Wednesday 13 October 2021

Mind and change

The second week of November is Science Week. It was a bit piano last year, what with Coronarama but The Powers that Science are trying for a bigger splash this year. A national, multi-venue, several day festival needs a good bit of forward planning. [spoiler] Wexford Science Café has decided on a theme of Metanoia - allowing your certainties to be toppled by evidence. This is particularly on point because of the bunkers, barricades and tribalism which has been cemented by The Virus. I think the formal question put to participants will be "What have you changed your mind about since Wuhan?". The participants in the WSC gig in Science Week will mostly be, well, scientists.

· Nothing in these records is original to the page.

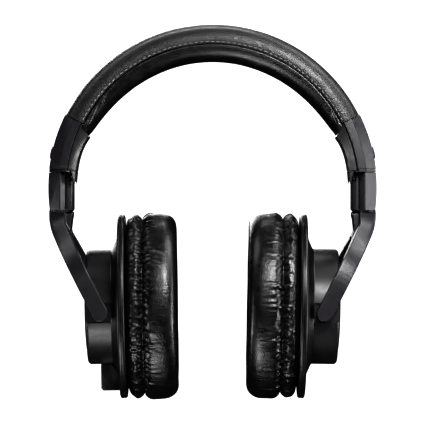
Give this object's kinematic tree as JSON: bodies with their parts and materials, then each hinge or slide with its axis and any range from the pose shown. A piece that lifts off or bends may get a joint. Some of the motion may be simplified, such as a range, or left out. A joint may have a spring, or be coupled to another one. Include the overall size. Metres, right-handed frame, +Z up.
{
  "type": "over-ear headphones",
  "caption": "Closed over-ear headphones: padded sprung headband, sliders, folding hinge links, swivelling fork yokes and tilting round cups with thick cushions.",
  "frame": {"origin": "middle of the headband pad's underside, where the headphones rest on a head", "axes": "+Z up; X from ear to ear, the cable inlet on the cup at -X; Y from front to back"},
  "size_m": [0.1774, 0.084, 0.2029],
  "materials": {
    "cover_leather": "satin",
    "pad_leather": "satin",
    "satin_plastic": "satin",
    "plate_plastic": "satin",
    "matt_plastic": "matte",
    "cap_plastic": "satin",
    "steel": "satin",
    "spring_steel": "satin",
    "brass": "satin",
    "magnet": "satin",
    "film": "gloss",
    "foam": "matte"
  },
  "bodies": {
    "headband": {"headband_cover": "cover_leather", "headband_pad": "pad_leather", "headband_frame": "matt_plastic", "headband_spring": "spring_steel", "left_slider_housing_outer": "satin_plastic", "left_slider_housing_inner": "plate_plastic", "left_housing_screw_lower": "steel", "left_housing_screw_upper": "steel", "left_slider_guide": "matt_plastic", "left_detent_spring": "spring_steel", "right_slider_housing_outer": "satin_plastic", "right_slider_housing_inner": "plate_plastic", "right_housing_screw_lower": "steel", "right_housing_screw_upper": "steel", "right_slider_guide": "matt_plastic", "right_detent_spring": "spring_steel"},
    "left_slider": {"left_slider_strip": "steel", "left_slider_end_block": "plate_plastic", "left_fold_pin": "steel"},
    "left_link": {"left_hinge_link": "satin_plastic", "left_swivel_pin": "steel"},
    "left_yoke": {"left_yoke": "satin_plastic", "left_swivel_washer": "matt_plastic", "left_pivot_pin_front": "steel", "left_pivot_pin_rear": "steel"},
    "left_cup": {"left_cup_housing": "matt_plastic", "left_outer_cap": "cap_plastic", "left_baffle": "matt_plastic", "left_ear_pad": "pad_leather", "left_pivot_bush_front": "brass", "left_pivot_bush_rear": "brass", "left_driver_frame": "matt_plastic", "left_driver_magnet": "magnet", "left_diaphragm": "film", "left_driver_grille": "matt_plastic", "left_damping_foam": "foam", "left_port_housing": "matt_plastic", "left_jack_socket": "brass"},
    "right_slider": {"right_slider_strip": "steel", "right_slider_end_block": "plate_plastic", "right_fold_pin": "steel"},
    "right_link": {"right_hinge_link": "satin_plastic", "right_swivel_pin": "steel"},
    "right_yoke": {"right_yoke": "satin_plastic", "right_swivel_washer": "matt_plastic", "right_pivot_pin_front": "steel", "right_pivot_pin_rear": "steel"},
    "right_cup": {"right_cup_housing": "matt_plastic", "right_outer_cap": "cap_plastic", "right_baffle": "matt_plastic", "right_ear_pad": "pad_leather", "right_pivot_bush_front": "brass", "right_pivot_bush_rear": "brass", "right_driver_frame": "matt_plastic", "right_driver_magnet": "magnet", "right_diaphragm": "film", "right_driver_grille": "matt_plastic", "right_damping_foam": "foam"}
  },
  "joints": [
    {"name": "left_slide", "type": "slide", "parent": "headband", "child": "left_slider", "axis": [-0.2079, 0, -0.9781], "range_m": [0, 0.025]},
    {"name": "left_fold", "type": "hinge", "parent": "left_slider", "child": "left_link", "pos_m": [-0.0766, 0, -0.0646], "axis": [0, -1, 0], "range_deg": [0, 17]},
    {"name": "left_swivel", "type": "hinge", "parent": "left_link", "child": "left_yoke", "pos_m": [-0.0793, 0, -0.0816], "axis": [0, 0, -1], "range_deg": [-90, 8]},
    {"name": "left_tilt", "type": "hinge", "parent": "left_yoke", "child": "left_cup", "pos_m": [-0.0596, 0, -0.1361], "axis": [0, -1, 0], "range_deg": [-12, 12]},
    {"name": "right_slide", "type": "slide", "parent": "headband", "child": "right_slider", "axis": [0.2079, 0, -0.9781], "range_m": [0, 0.025]},
    {"name": "right_fold", "type": "hinge", "parent": "right_slider", "child": "right_link", "pos_m": [0.0766, 0, -0.0646], "axis": [0, -1, 0], "range_deg": [-17, 0]},
    {"name": "right_swivel", "type": "hinge", "parent": "right_link", "child": "right_yoke", "pos_m": [0.0793, 0, -0.0816], "axis": [0, 0, -1], "range_deg": [-8, 90]},
    {"name": "right_tilt", "type": "hinge", "parent": "right_yoke", "child": "right_cup", "pos_m": [0.0596, 0, -0.1361], "axis": [0, -1, 0], "range_deg": [-12, 12]}
  ]
}
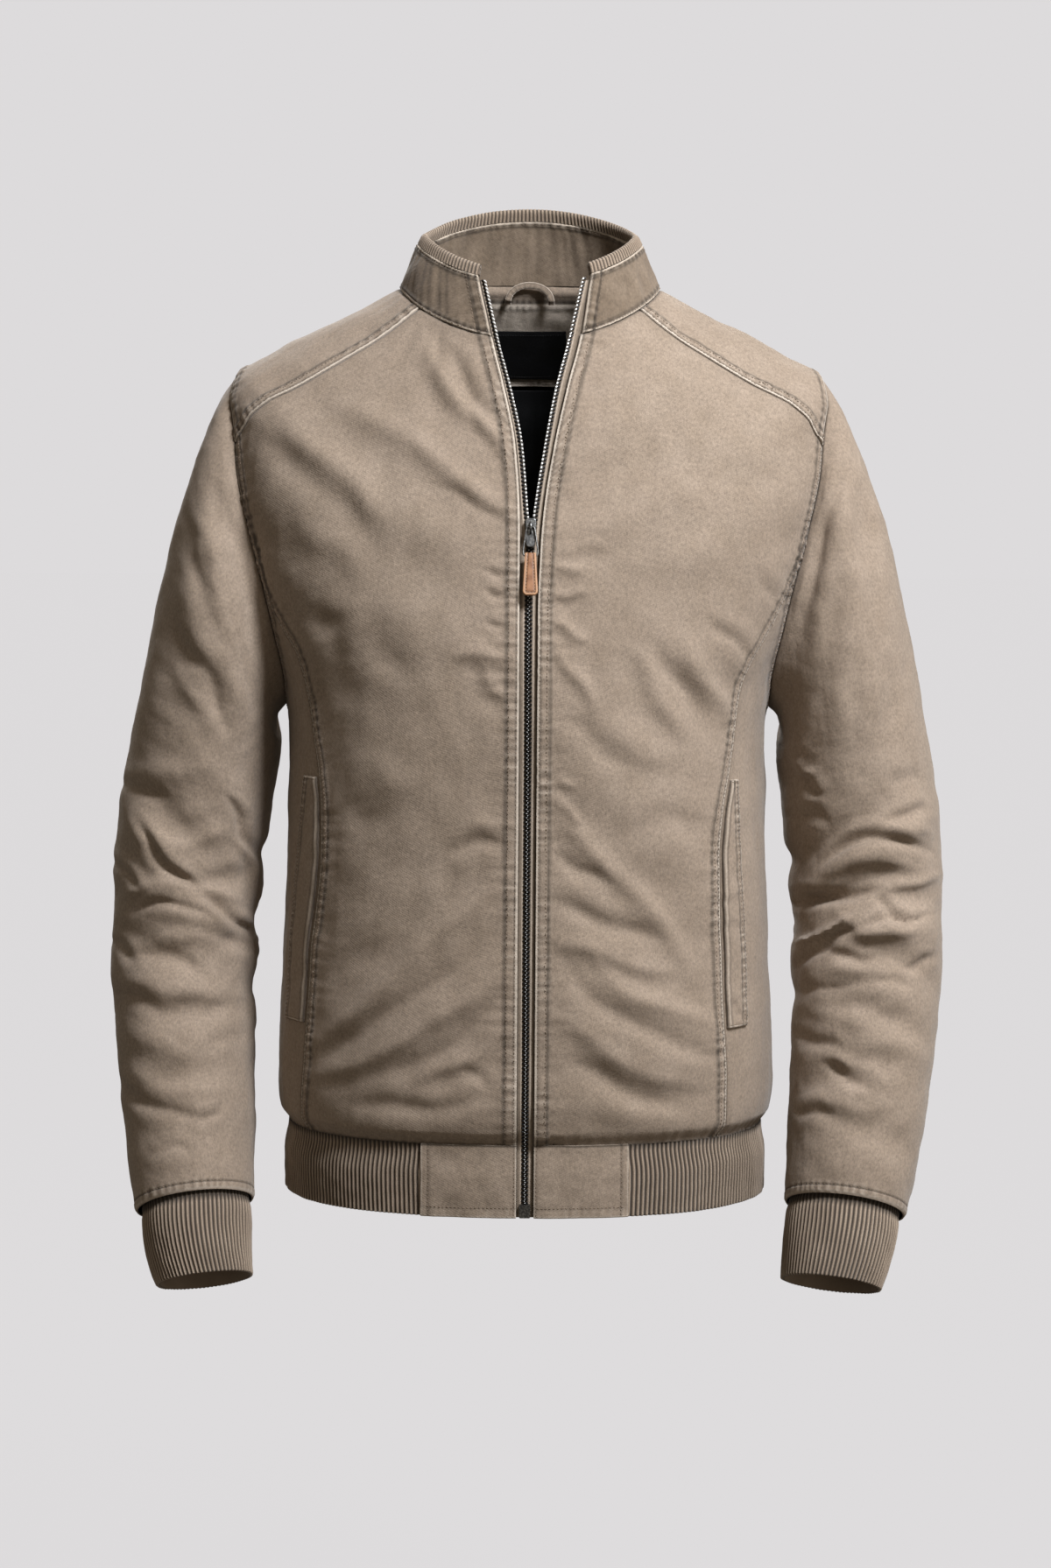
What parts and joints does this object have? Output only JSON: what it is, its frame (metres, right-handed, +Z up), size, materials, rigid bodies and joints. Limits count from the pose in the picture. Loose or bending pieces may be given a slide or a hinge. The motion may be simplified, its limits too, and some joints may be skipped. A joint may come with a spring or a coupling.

Meeeeee! I cried, without really having a clue about whether I had changed my fossilized thought-cycles about anything since March last year. I find myself notably prone to availability error: I {gab | blob} happily on [and on] about what is uppermost in my 'mind' so I had a couple of ideas available which could be worked into a five minute piece-to-camera.  But my original idea, about the ethics of keeping small animals in homes, was bit edgy for pet-loving Ireland. So it was erasers out, and back to the tabula raza to think about my recent mind-changing experiences.

A tuthree weeks ago, when I was on the hill scything bracken with my neighbours and was getting talked at by one of them about the pernicious dockens Rumex obtusifolius & R. crispus which were taking over his pastures. This man is scientifically ignorant but not stupid and his solution was to spray the whole field with a dicot specific herbicide like by 2,4-dichlorophenoxyacetic acid aka 2,4-D [branded Trimec; I've blobbed about how this selective chemical works]. But, he said in his stream of consciousness, it will kill all the clover and I know that clover is, well, A Good Thing.  This same man used to say kidding-not-kidding that with modern farming if it couldn't be done from a tractor seat, it wouldn't be done at all. I turned away back to The Work and pondered how and whether a different view of docks could turn them into an asset. That's a well-trodden path of ponder since farming stopped turning stock into species-diverse meadows and embraced monocultures of Lolium perenne - perennial rye-grass - which tests have shown will get sheep and cattle up to market weight quicker than any other species . . . especially if you lurry on the nitrates. Docks are weeds because they are successful when all the other dicots have been done to death.

The very next day I heard Catherine "Sheepish" Friend talking about composting bracken and wool as a replacement for peat-based compost. Now that was a change of view-point about my previous six days of work trying to make bracken disappear rather than having sheep disappear into banks of bracken far higher than their woolly backs. I sort of knew that the old people used to harvest bracken as an available winter bedding which was thrifty but labour intensive. But this was a whole other view of the value of ferns. And right now the value >!for shame!< of a shorn fleece is about the same as a Mars bar and much less than a latte. As proof of principle, I went down to a field more convenient than The Hill and cut a generous sheaf of bracken [L] to add to the compost. Need some industrial espionage [or indeed some original scientific research] to determine the exact proportions of ferns to fleece.

Another option for surplus fleece is as packing for boggy walk-ways in Co Leitrim. [via G my KK correspondent]

Like Baldwin's of The Déise who started making ice-cream on the farm because it was tooo depressing to see their milk sold for half-nothing and turned into milk-powder. You can add value to things if you are creative and work hard on the marketing. Paddy and Joyce O’Keeffe, pioneers in the dairy-biz and founders of Tipperary Organic Ice Cream [prev] retired in 2008.